To wit, the Founders and Framers placed the convention method in the heart of the U.S. Constitution to provide the people with a means to exercise their right to “alter or abolish” when the Washington establishment has shown itself to be largely ineffective, tone deaf and unresponsive to needs of the people and nation.
Neale credits the rise of social media and information technology with creating a political environment where the speedy emergence of a movement toward an Article V Convention could become a very real possibility.
Popular ideas such as–
•Balanced budget amendment
•Repealing the legal doctrine of corporate personhood
•Securing the vote by providing open-source and independent verification of ballot results
•Campaign finance laws with teeth / public financing of campaigns
— have all been given lip service by the powers that be, but no real movement has occurred to pass these common-sense ideas into law. Amendment ideas with broad support could be visited at a convention, bringing the nation into an empowering dialog and debate-but these amendment proposals would never become law unless they’ve succeeded at garnering significant bi-partisan support from the various state legislatures (see Article V Primer below). This requirement within Article V for amendments to have broad political support absolutely debunks the oft-repeated canard of a “runaway convention.”
The CRS white papers also point to the fact that Congress or the National Archives have never kept a record of state applications for an AVC, forcing the government to rely on the Friends of the Article V Convention’s independent research of the Congressional Record.
From 2008, FOAVC sponsored its own investigation of the nation’s Congressional Record tallying the hundreds of applications that have been submitted-
“…this organization’s list is evidently the only comprehensive compilation of state applications. Neither Congress, which receives state applications for an Article V Convention, nor the National Archives, which is the custodian of most congressional documents, retains the applications in an organized collection.” ~ Congressional Research Service report on Article V Convention
Hirschhorn, co-founder of FOAVC and a former congressional staffer, commented on the government’s seemingly purposeful negligence, “…that Congress never established a mechanism for assembling state applications for a convention nor passed any law directly on the Article V convention means that Congress intentionally wanted to diminish the importance of the Article V convention option and reduce the likelihood of ever using it… …the new CRS reports sidestep the most crucial issue of all, namely, whether or not a sufficient number of state applications have actually already been submitted and, if so, that Congress has disobeyed the Constitution!”

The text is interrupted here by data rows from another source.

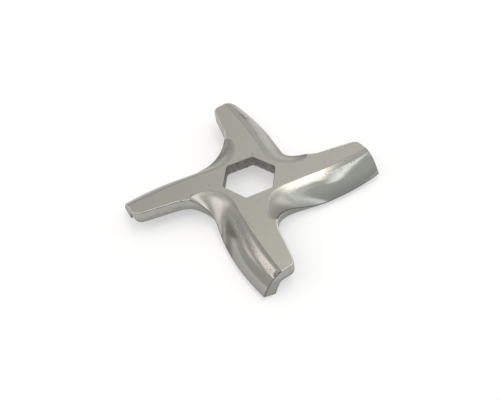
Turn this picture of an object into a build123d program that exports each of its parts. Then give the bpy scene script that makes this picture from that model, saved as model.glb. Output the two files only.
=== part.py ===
from build123d import *
import os
from math import sin, cos, tan, radians, degrees, atan2

# Meat grinder knife, four arms, stamped and bent from one plate. Millimetres.
# Own frame: origin on the axis of the hexagonal hole, at the plane the knife rests on, Z up.
# Arm lengths are told along the first arm (X); every size is turned four times about Z.

# plate
arm_count = 4
plate_thickness = 2.4
overall_height = 4.8

# hexagonal drive hole
hex_across_flats = 9.0
hex_turn = 16.3
hex_corner_radius = 0.45
hex_break_above = 0.12
hex_break_below = 0.35

# outline of the root between two arms and of the two sides of an arm
web_width = 4.67
root_radius = 5.7
root_lean = 5.16
back_turn = 21.0
back_radius = 42.0
upright_slope = 19.0

# end of an arm
tip_along = 20.35
tip_middle = 9.6
tip_slant = 4.0
tip_corner_radius = 1.1

# line where the ground flat top ends and the bent flank begins
rim_width = 0.615
shoulder_root_radius = 5.45
shoulder_lean = 9.71
shoulder_turn = 15.6
shoulder_radius = 105.0
shoulder_slope = 9.0

# bent flank
edge_drop = 3.9
edge_drop_reach = 9.0
edge_slope = 65.0
shoulder_handle = 0.40
edge_handle = 0.42

# building allowances: how far the arms run on before their ends are squared
tip_allowance = 1.2
cut_allowance = 4.0
level_tolerance = 0.0005

# fineness of the bent flank
root_sections = 6
arm_sections = 7
first_share = 0.15

face_height = overall_height
quarter = 360.0 / arm_count
hole_reach = hex_across_flats / (2.0 * cos(radians(30.0)))

# centres of the two root arcs: the web is what stands between the hole's corners and the root
# outline, and the rim is the part of it that stays flat up to the shoulder
root_centre = hole_reach + web_width + root_radius
root_along = root_centre * sin(radians(root_lean))
root_out = root_centre * cos(radians(root_lean))
shoulder_centre = hole_reach + rim_width + shoulder_root_radius
shoulder_along = shoulder_centre * sin(radians(shoulder_lean))
shoulder_out = shoulder_centre * cos(radians(shoulder_lean))


def arc_point(along, out, radius, turn):
    """Point on an arc bulging towards the axis, told by its turn from the square-in direction."""
    return Vector(along + radius * sin(radians(turn)), -out + radius * cos(radians(turn)))


def bent_line(start, turn, radius, along):
    """Point at one distance along the arm, on the arc that leaves start at a turn and straightens."""
    angle = radians(turn)
    reach = along - start.X
    depth = radius * cos(angle) - (radius ** 2 - (radius * sin(angle) - reach) ** 2) ** 0.5
    return Vector(along, start.Y + depth)


def flank_section(shoulder, edge, share_drop, share_tip):
    """Open section of the bent plate: over the shoulder, round the free edge and back below."""
    line = edge - shoulder
    width = line.length
    drop = edge_drop * sin(radians(90.0 * share_drop))
    slope = radians(edge_slope * sin(radians(90.0 * share_tip)))
    rise = tan(radians(shoulder_slope)) * sin(radians(90.0 * share_drop))
    chord = (width ** 2 + drop ** 2) ** 0.5

    def at(out, down):
        spot = shoulder + line.normalized() * out
        return Vector(spot.X, spot.Y, face_height - down)

    top_start = at(0.0, 0.0)
    top_first = at(shoulder_handle * width, shoulder_handle * width * rise)
    top_second = at(
        width - edge_handle * chord * cos(slope),
        drop - edge_handle * chord * sin(slope),
    )
    top_end = at(width, drop)
    low_width = width - plate_thickness * sin(slope)
    low_drop = drop + plate_thickness * cos(slope)
    low_chord = (low_width ** 2 + (low_drop - plate_thickness) ** 2) ** 0.5
    low_start = at(0.0, plate_thickness)
    low_first = at(
        shoulder_handle * low_width,
        plate_thickness + shoulder_handle * low_width * rise,
    )
    low_second = at(
        low_width - edge_handle * low_chord * cos(slope),
        low_drop - edge_handle * low_chord * sin(slope),
    )
    low_end = at(low_width, low_drop)
    edges = [
        Bezier(top_start, top_first, top_second, top_end),
        Line(top_end, low_end),
        Bezier(low_end, low_second, low_first, low_start),
    ]
    return Wire(edges)


def level_edges(shape, height):
    """Edges of a shape that lie in one level plane."""
    shares = (0.0, 0.25, 0.5, 0.75, 1.0)
    return shape.edges().filter_by(
        lambda edge: max(abs((edge @ share).Z - height) for share in shares) < level_tolerance
    )


def turn_of(along, out, spot):
    """Turn of a point seen from an arc's centre, from the square-in direction, negative inwards."""
    angle = degrees(atan2(spot.X - along, spot.Y + out))
    return angle if angle < 90.0 else angle - 360.0


# corner where the shoulder line runs out into the root outline: the two arcs cross there
between = Vector(root_along - shoulder_along, shoulder_out - root_out)
gap = between.length
foot = (shoulder_root_radius ** 2 - root_radius ** 2 + gap ** 2) / (2.0 * gap)
side = (shoulder_root_radius ** 2 - foot ** 2) ** 0.5
unit = between.normalized()
corner = Vector(shoulder_along, -shoulder_out) + unit * foot + Vector(unit.Y, -unit.X) * side
shoulder_start = turn_of(shoulder_along, shoulder_out, corner)
root_start = turn_of(root_along, root_out, corner)

shoulder_join = arc_point(shoulder_along, shoulder_out, shoulder_root_radius, shoulder_turn)
back_join = arc_point(root_along, root_out, root_radius, back_turn)
tip_reach = tip_along + tip_allowance

rails = []
for step in range(root_sections + 1):
    share = first_share + (1.0 - first_share) * step / root_sections
    shoulder_angle = shoulder_start + (shoulder_turn - shoulder_start) * share
    root_angle = root_start + (back_turn - root_start) * share
    rails.append((
        arc_point(shoulder_along, shoulder_out, shoulder_root_radius, shoulder_angle),
        arc_point(root_along, root_out, root_radius, root_angle),
    ))
for step in range(1, arm_sections + 1):
    share = step / arm_sections
    shoulder_reach = shoulder_join.X + (tip_reach - shoulder_join.X) * share
    back_reach = back_join.X + (tip_reach - back_join.X) * share
    rails.append((
        bent_line(shoulder_join, shoulder_turn, shoulder_radius, shoulder_reach),
        bent_line(back_join, back_turn, back_radius, back_reach),
    ))

drop_start = rails[0][1].X
sections = []
for shoulder, edge in rails:
    share_drop = min(1.0, (edge.X - drop_start) / (edge_drop_reach - drop_start))
    share_tip = min(1.0, (edge.X - drop_start) / (tip_along - drop_start))
    sections.append(flank_section(shoulder, edge, share_drop, share_tip))
flank = Shell.make_loft(sections)

# faces of one arm: the bent flank and the upright side standing between the two flat faces
floor_height = face_height - plate_thickness
tip_shoulder = rails[-1][0]
root_end = rails[0][1]
root_end_turn = turn_of(root_along, root_out, root_end)
upright_turn = upright_slope - 90.0
upright_unit = Vector(cos(radians(upright_slope)), -sin(radians(upright_slope)))
root_spots = [
    arc_point(root_along, root_out, root_radius, turn).rotate(Axis.Z, quarter)
    for turn in (root_end_turn, (root_end_turn + upright_turn) / 2.0, upright_turn)
]
upright_start = root_spots[2]
upright_end = upright_start + upright_unit * ((tip_reach - upright_start.X) / upright_unit.X)
outline = [
    ThreePointArc(*root_spots),
    Line(upright_start, upright_end),
    Line(upright_end, tip_shoulder),
]
top_edges = level_edges(flank, face_height)
low_edges = level_edges(flank, floor_height)
for edge in outline:
    top_edges.append(Pos(0, 0, face_height) * edge)
    low_edges.append(Pos(0, 0, floor_height) * edge)
upright_faces = [
    Face.extrude(Pos(0, 0, face_height) * edge, (0, 0, -plate_thickness)) for edge in outline[:2]
]
tip_edges = [
    Pos(0, 0, face_height) * outline[2],
    Pos(0, 0, floor_height) * outline[2],
    Line(
        Vector(upright_end.X, upright_end.Y, face_height),
        Vector(upright_end.X, upright_end.Y, floor_height),
    ),
]
tip_edges.extend(sections[-1].edges())
arm_faces = list(flank.faces()) + upright_faces + [Face(Wire(tip_edges))]

# the four arms share one flat face above and one below
all_faces = []
all_top = []
all_low = []
for number in range(arm_count):
    turn = -quarter * number
    all_faces.extend(face.rotate(Axis.Z, turn) for face in arm_faces)
    all_top.extend(edge.rotate(Axis.Z, turn) for edge in top_edges)
    all_low.extend(edge.rotate(Axis.Z, turn) for edge in low_edges)
all_faces.append(Face(Wire(all_top)))
all_faces.append(Face(Wire(all_low)))
knife = Part() + Solid(Shell(all_faces))

# the foot the knife rests on and the squared ends of the arms
span = 4.0 * tip_reach
block = Box(span, span, cut_allowance, align=(Align.CENTER, Align.CENTER, Align.MIN))
knife = knife - Pos(0, 0, -cut_allowance) * block
end_cutter = Box(
    cut_allowance, tip_reach, 3.0 * overall_height, align=(Align.MIN, Align.CENTER, Align.CENTER)
)
end_place = Pos(tip_along, -tip_middle, 0) * Rot(0, 0, -tip_slant)
for number in range(arm_count):
    knife = knife - Rot(0, 0, -quarter * number) * end_place * end_cutter

# hexagonal hole with slightly rounded corners and the rough break-out at its lower side
hex_shape = Rot(0, 0, hex_turn) * RegularPolygon(
    hex_across_flats / 2, 6, major_radius=False, rotation=30.0
)
hex_face = fillet(hex_shape.vertices(), hex_corner_radius)
hole = extrude(hex_face, amount=2.0 * overall_height)
knife = knife - hole


def bore_edges(height):
    """Edges round the hexagonal hole at one height, none of them further out than its corners."""
    return level_edges(knife, height).filter_by(
        lambda edge: max((edge @ share).X ** 2 + (edge @ share).Y ** 2 for share in (0.0, 0.5, 1.0))
        < hole_reach ** 2
    )


# the hole is broken slightly above and torn a little wider where the punch came out
knife = chamfer(bore_edges(face_height), hex_break_above)
knife = chamfer(bore_edges(floor_height), hex_break_below)

# the upright corner at the end of each arm is rounded
tip_corners = knife.edges().filter_by(Axis.Z).filter_by(
    lambda edge: Vector(edge.center().X, edge.center().Y).length > tip_along
)
knife = fillet(tip_corners, tip_corner_radius)

os.makedirs("parts", exist_ok=True)
export_step(knife, "parts/grinder_knife.step")
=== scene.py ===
import bpy
import numpy as np
from mathutils import Matrix


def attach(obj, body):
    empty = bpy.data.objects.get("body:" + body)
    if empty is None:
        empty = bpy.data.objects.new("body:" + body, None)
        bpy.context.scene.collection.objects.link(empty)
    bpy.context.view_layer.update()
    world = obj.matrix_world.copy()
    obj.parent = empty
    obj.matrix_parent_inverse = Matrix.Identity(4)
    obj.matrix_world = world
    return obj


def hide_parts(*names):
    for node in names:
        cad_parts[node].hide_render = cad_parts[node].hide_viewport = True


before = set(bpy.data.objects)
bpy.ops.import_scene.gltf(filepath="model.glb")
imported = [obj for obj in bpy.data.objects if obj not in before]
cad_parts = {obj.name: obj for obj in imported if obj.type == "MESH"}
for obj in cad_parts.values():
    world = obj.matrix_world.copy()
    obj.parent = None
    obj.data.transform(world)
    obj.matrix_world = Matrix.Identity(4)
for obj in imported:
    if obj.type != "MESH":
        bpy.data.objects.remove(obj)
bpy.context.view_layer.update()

# A meat grinder knife: its visual model, with the photograph's camera, a white floor and a room.

# Sizes of the knife in millimetres and degrees, as the solid has them. The first arm lies along
# +X, and the root on its -Y side has two arcs: its outline's and its shoulder line's. Their
# centres and the end of the arm are plan points. MM is a millimetre in metres.
MM = 0.001
ARMS = 4
QUARTER = 90.0
TOP = 4.8
PLATE = 2.4
HEX_FLATS = 9.0
HEX_TURN = 16.3
HEX_STEP = 60.0
HEX_CORNER_RADIUS = 0.45
ROOT_RADIUS = 5.7
ROOT_CENTRE = np.array([1.3996, -15.4977])
BACK_TURN = 21.0
BACK_RADIUS = 42.0
SHOULDER_ROOT_RADIUS = 5.45
SHOULDER_CENTRE = np.array([1.8993, -11.1000])
SHOULDER_TURN = 15.6
SHOULDER_RADIUS = 105.0
SHOULDER_SLOPE = 9.0
SEAM_SHARE = 0.15
UPRIGHT_SLOPE = 19.0
TIP = np.array([20.35, -9.6])
TIP_SLANT = 4.0
TIP_CORNER_RADIUS = 1.1
EDGE_DROP = 3.9
EDGE_DROP_REACH = 9.0
EDGE_SLOPE = 65.0
SHOULDER_HANDLE = 0.40
EDGE_HANDLE = 0.42

# How softly the shoulder sets in and the edges are broken, how wide the strip beside an upright
# side is, and how many rows and steps lay the surfaces out.
SHOULDER_EASE = 0.25
EDGE_SOFTNESS = 0.13
TIP_SOFTNESS = 0.11
STRIP_WIDTH = 0.45
TIP_ROWS = 10
UPRIGHT_ROWS = 26
ROOT_ROWS = 48
HUB_ROWS = 14
INNER_ROWS = 20
BEND_STEPS = 22
CORNER_STEPS = 6
SIDE_STEPS = 10
CROSS_STEPS = 14
HUB_STEPS = 8
HOLE_STEPS = 14
CORNER_ROWS = ROOT_ROWS // 2
OUTER_ROWS = UPRIGHT_ROWS + CORNER_ROWS + HUB_ROWS

# Working tables: the points of a section's curve and of a plan line, how far that line runs past
# the arm's end, how far from a corner its fine steps reach, the smallest window of the moving
# average, and how many places a millimetre holds when points are welded.
CURVE_POINTS = 240
LINE_POINTS = 4000
LINE_OVERRUN = 1.0
CORNER_REACH = 1.5 * EDGE_SOFTNESS
SMALLEST_WINDOW = 1e-4
WELD_PLACES = 1e4

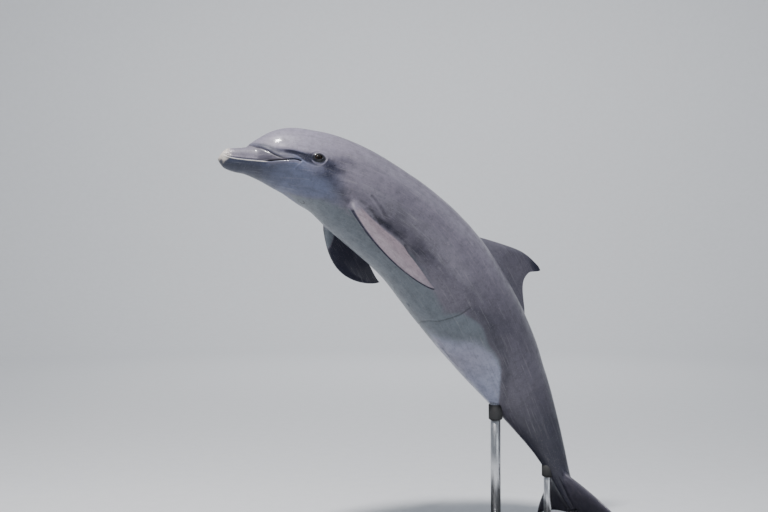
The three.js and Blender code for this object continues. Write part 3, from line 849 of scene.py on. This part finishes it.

An Article V Convention Primer
Article V of the constitution provides two methods for amending the U.S. Constitution.
The first is by a vote of two-thirds of both the U.S. House and Senate to pass an amendment, which then needs three-fourths of the states to ratify the amendment into law, thereby affixing it to the supreme law of the land. This process has occurred 27 times in the history of our nation.
The second method is through an Article V Convention, which is called into session when two-thirds of the states have applied for one (a threshold that’s already been met).
The convention debates different ideas and then votes on them. Aspiring amendments that have been successfully passed by the convention then need to follow the same track as the first amendatory method-ratification by three-fourths of the states. This strict requirement prevents any extreme or radical proposals from surviving-the Founders would not have been so shortsighted as to place a self-destruct switch in the center of their masterpiece.